Yes, talk to them. This is not a crime. Can't they just give kids cell phones that don't have cameras? They will still be curious and experiment but at least there won't be photographic evidence to throw prudish adults into hysteria. Dr. Christine Todd offers some advice to parents who discover their children engaging in sexual behavior:
In an insightful article on this topic, Dr. Maria Sauzier (1984) suggests providers ask themselves five questions about the behavior. First, is it age-appropriate? It is very common for two-year-olds to walk around the house with their hands in their shorts. However, most five-year-olds should know better. Second, how prolonged is the behavior?

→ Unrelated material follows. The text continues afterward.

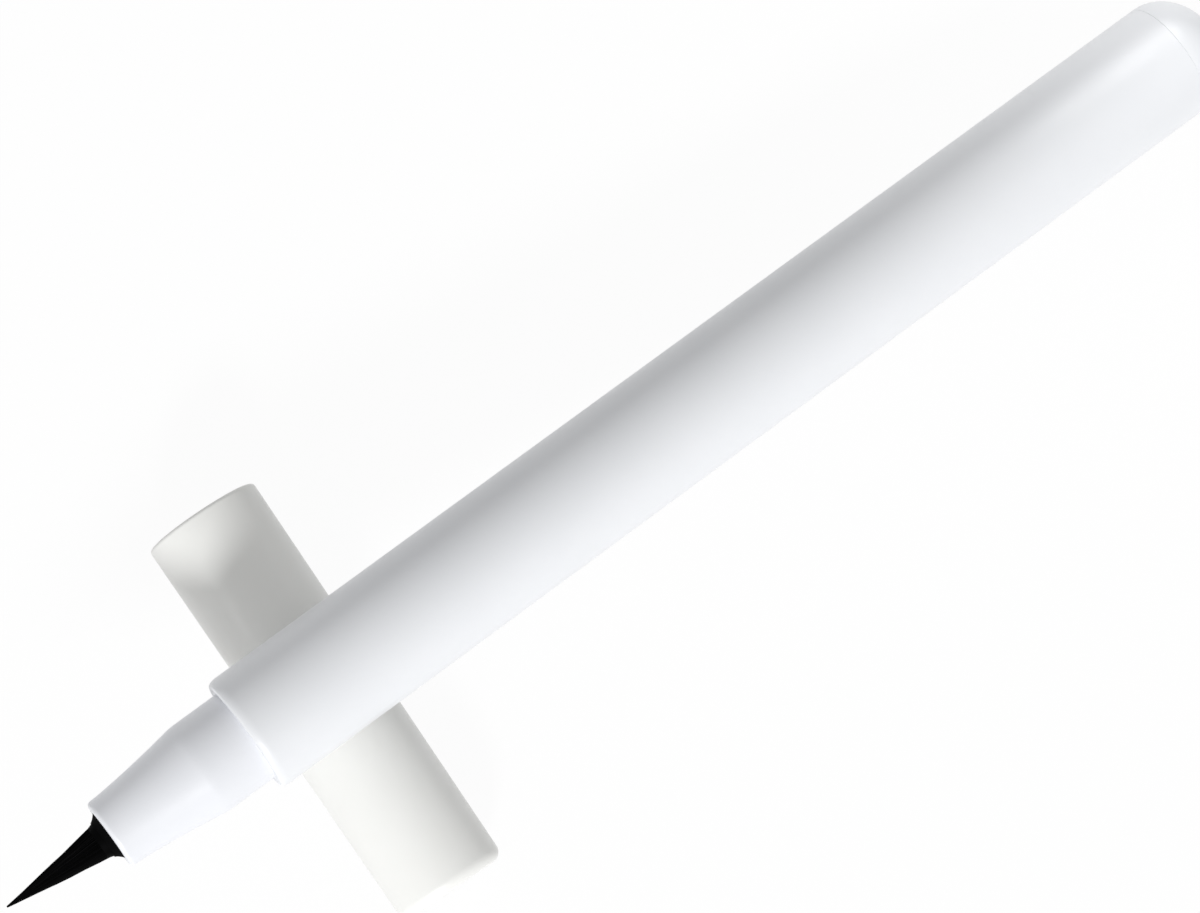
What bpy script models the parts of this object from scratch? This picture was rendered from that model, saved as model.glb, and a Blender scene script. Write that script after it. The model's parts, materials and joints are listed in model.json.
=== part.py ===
"""Liquid eyeliner pen with a brush tip, lying across its own cap.

A white barrel holds an inner ink tank with a mixing ball. A comb collector, a fibre feed rod
and a fused bristle brush carry the ink forward through the nose. The cap is off: it lies on
the table and the front of the barrel rests on it, with the tail on the table.

Metres, +Z up. The origin is on the table below the middle of the whole part, +X runs towards
the tail of the pen and +Y towards the open mouth of the cap. Each turned piece is drawn as
(radius, height) points in the frame of its own axis. On the pen, height is measured from the
barrel's front shoulder towards the brush; on the cap, from the closed end towards the mouth.
"""

import bpy
import bmesh
from math import acos, atan2, cos, hypot, pi, radians, sin, sqrt
from mathutils import Matrix, Vector

# Barrel and tail
BARREL_DIAMETER = 0.0105
BARREL_LENGTH = 0.0978
BARREL_WALL = 0.0007
BARREL_FRONT_ROUNDING = 0.00035
TAIL_LENGTH = 0.0046
TAIL_ROUNDING = 0.0036
TAIL_SPIGOT_LENGTH = 0.0045
TAIL_SPIGOT_WALL = 0.0008
TAIL_FLOOR = 0.0016

# Nose in front of the shoulder, and its spigot behind it
NECK_CLEARANCE = 0.0002
NECK_LENGTH = 0.0046
NOSE_LENGTH = 0.0136
NOSE_TAPER = 0.0010
NOSE_TAPER_POWER = 1.4
NOSE_FRONT_ROUNDING = 0.0004
NOSE_FLANGE_LENGTH = 0.0014
NOSE_SPIGOT_LENGTH = 0.0078
NOSE_SPIGOT_WALL = 0.0010
NOSE_BORE = 0.0041
SEAL_GROOVE_DEPTH = 0.0005
SEAL_GROOVE_WIDTH = 0.0008
SEAL_GROOVE_SETBACK = 0.0026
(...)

If a child constantly engages in sexual play and never moves on to other topics, there may be more cause for concern. Third, can the child handle the feelings they are experiencing? Play is characterized by laughter and light-heartedness. Little girls often giggle as they raise their skirts over their heads. If children who engage in sexual play look anxious or guilty, or become extremely aroused, it is probably time to give the matter more attention. Fourth, is there any sign of one child forcing another to engage in sexual play through bribes, name-calling, or physical force? If so, this requires immediate attention. Finally, does the child know more than you feel is normal at this age? It is very unusual for a preschool child to imitate intercourse. This may indicate the child has witnessed or been exposed to adult sexuality.
Better add cell phone photos to the list, too.

Look, the 5 year age difference between the children is somewhat troubling, but it should be up to the parents to work things out. Unless the 11 year-old was abusing or forcing the younger child to pose for the photos, this is just kids being kids, and the police have no business investigating the sexual development of children.